WisBusiness: Analyst says market pummeling most Wisconsin stocks

By Brian E. Clark
WisBusiness.com

For the first six months of this year, the stock market in general – and most publicly traded Wisconsin companies – were flying high.

In the past five-plus weeks, that sunny outlook has changed drastically – except for a few fortunate firms.

Spooked by new fears that credit woes are spreading, the market continued its roller coaster ride downward on Thursday, with the Dow Jones industrial average falling more than 340 points before regaining most of the loss.

“It’s very much a tale of two markets,” said Todd Parrish, a senior vice president with Robert W. Baird in Milwaukee. “It seems like it happened overnight. The rapidity of the decline is the story. These are very uncertain times.

During the first part of the year, energy and industrial stocks generally performed well across the board, said Parrish.

“The only weak area was financial stocks,” he said.

The Standard & Poor’s 500 index was up 6 percent, while the Baird Wisconsin Index was up by 6.19 percent, he said. Since then the Index has lost all it gained in 2007, dropping 10.56 percent.

During the first six months, shares of Bucyrus International soared 37 percent; Johnson Controls and Manitowoc Co. stock rose 35 percent each; Manpower Inc. was up 23 percent;, and Joy Global was up 21 percent.
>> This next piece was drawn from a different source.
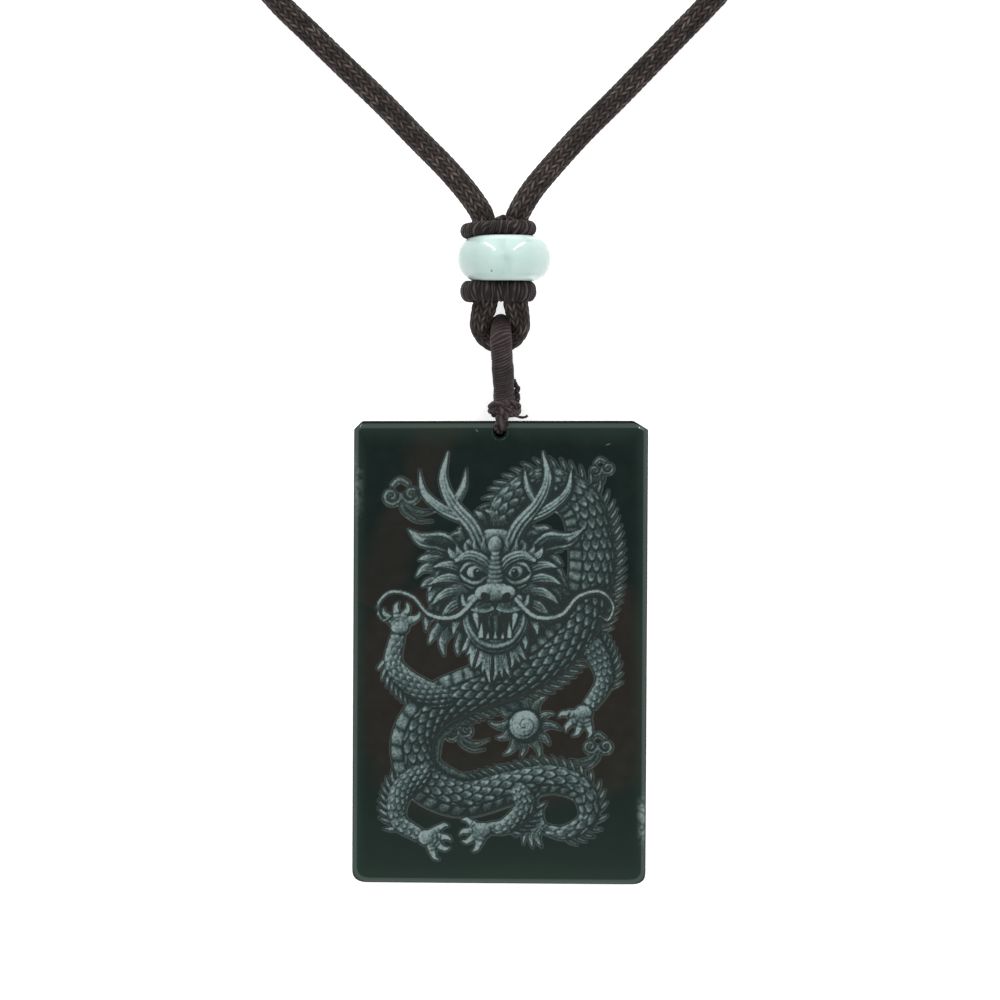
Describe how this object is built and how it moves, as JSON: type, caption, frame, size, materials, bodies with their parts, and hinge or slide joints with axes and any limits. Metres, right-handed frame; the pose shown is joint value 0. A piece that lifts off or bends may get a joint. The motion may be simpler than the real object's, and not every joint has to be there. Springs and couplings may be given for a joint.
{
  "type": "jade pendant",
  "caption": "Rectangular dark jade tablet engraved with a dragon, on a hanging loop, bead and braided neck cord.",
  "frame": {"origin": "centre of the tablet's flat back face, which lies on the surface", "axes": "+Z out of the engraved face, +Y from the tablet's foot to its hanging hole, +X to the right of the engraved face"},
  "size_m": [0.0711, 0.1607, 0.0121],
  "materials": {
    "dark_jade": "polished dark green jade with a frosted engraving",
    "pale_jade": "polished pale translucent jade",
    "wound_thread": "tightly wound twisted thread",
    "braided_cord": "round braided cord"
  },
  "bodies": {
    "root": {"jade_tablet": "dark_jade", "bead": "pale_jade", "upper_ring": "wound_thread", "lower_ring": "wound_thread", "cord_bight": "braided_cord", "hanging_loop": "wound_thread", "loop_binding": "wound_thread", "tablet_thread": "wound_thread", "neck_cord_left": "braided_cord", "neck_cord_right": "braided_cord", "neck_cord_end": "braided_cord", "cord_coil": "braided_cord", "coil_tie": "wound_thread", "join_sleeve": "wound_thread"}
  },
  "joints": []
}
Manitowoc, Joy Global and Bucyrus all make heavy equipment for mining companies. They surged with rising demand for coal and other resources, Parrish said.

Losers during that period were Harley Davidson, down 15 percent; Wisconsin Energy, off 7.2 percent; MGE Energy, down 10.7 percent; Modine Manufacturing, off 10 percent; and MGIC Investment, off 9.1 percent.
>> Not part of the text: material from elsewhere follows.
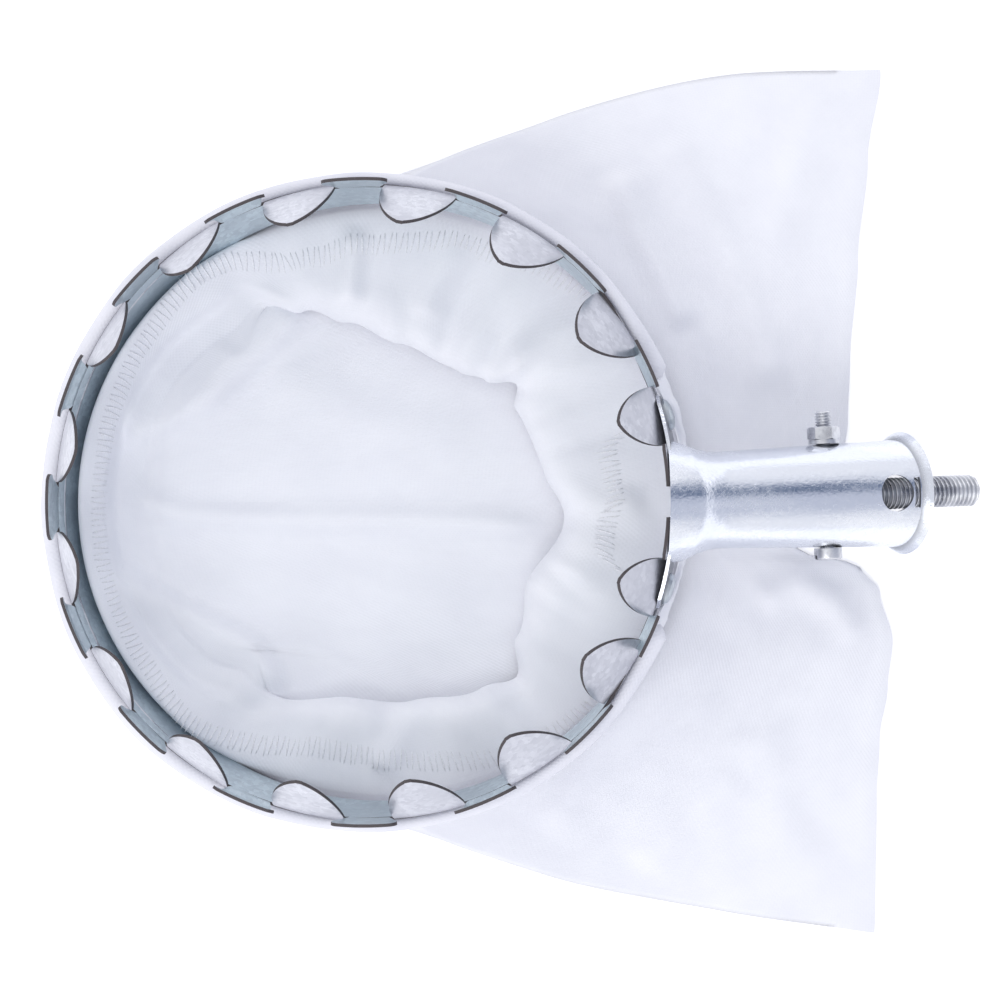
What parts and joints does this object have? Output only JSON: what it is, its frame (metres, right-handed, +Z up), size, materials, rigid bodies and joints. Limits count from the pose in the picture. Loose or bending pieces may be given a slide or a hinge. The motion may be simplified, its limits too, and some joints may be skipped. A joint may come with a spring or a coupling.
{
  "type": "fruit picker head",
  "caption": "Crowned steel ring with inward-bent picking fingers, a cloth catch bag on its rim and a sloping pole socket with a swinging threaded stud.",
  "frame": {"origin": "centre of the bounding box, on the ground under the bag", "axes": "+Z up with the head lying on its bag, +X from the ring towards the socket's mouth and the bag's closed end, +Y to the left seen from behind the ring"},
  "size_m": [0.2338, 0.2228, 0.0598],
  "materials": {
    "zinc": "spangled galvanised sheet",
    "zinc_socket": "galvanised sheet, soft satin",
    "steel_bright": "bright zinc plate",
    "cloth": "fine white woven cloth",
    "cloth_hem": "folded and overlocked white cloth"
  },
  "bodies": {
    "head": {"ring_band": "zinc", "pole_socket": "zinc_socket", "rivet_upper": "zinc_socket", "rivet_lower": "zinc_socket", "cross_bolt": "steel_bright", "lock_washer": "steel_bright", "cross_nut": "steel_bright", "bag": "cloth", "bag_hem": "cloth_hem", "bag_hoop": "steel_bright"},
    "stud": {"eye_stud": "steel_bright"}
  },
  "joints": [
    {"name": "stud_swing", "type": "hinge", "parent": "head", "child": "stud", "pos_m": [0.07562, 0.00138, 0.02356], "axis": [-0.0378, 0.9993, -0.0067], "range_deg": [-20, 20]}
  ]
}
Investors were worried demand for Harleys is lower than the supply; the utilities weren’t as attractive as other shares; and MGIC was one of the financial companies beginning to show strain.

During the last six weeks – when MGIC announced it might have to write off $1 billion in losses from the CBASS, a subsidiary that sold risky, subprime mortgages – its stock value has plummeted another 41.7 percent, Parrish said.

Other big losers in the last month-and-one half include Fiserv Inc,. which dropped 16.3 percent; Johnson Outdoors, down 15.4 percent; Joy Global, 24.2 percent; and Kohl’s, 21.2.

“Not a lot has changed since second-quarter earnings were reported, but people are worried,” he said.

Though most of the index was off, there were a few winners in the past six weeks. They include: Modine Manufacturing, up 21.3; Third Wave Technologies, up 20 percent and the Ladish Co., up 10.6 percent.

In addition to the dismal performance of national mortgage companies and other finance companies that oversold subprime loans to marginal homebuyers, Parrish said hedge funds are also responsible for some of the market volatility.

“We don’t really know what’s in the hedge funds,” he said.

“The problem is that when we have a rapidly changing market, hedge funds are used to minimize risk,” he said. “But hedges can behave and unwind quickly.”

And that, he said, is “aggravating the market because there could be a failure of hedge funds.”

Though businesses commonly fail, the market “does not want to hear about lenders or mutual funds failing because it means they can’t meet their obligations.”

Parrish said the markets here and abroad are worried that world economies could sink into recession.

“The fear is that the financial sector could freeze up leading to an economic slowdown,” he said. “Like I said, these are uncertain times.”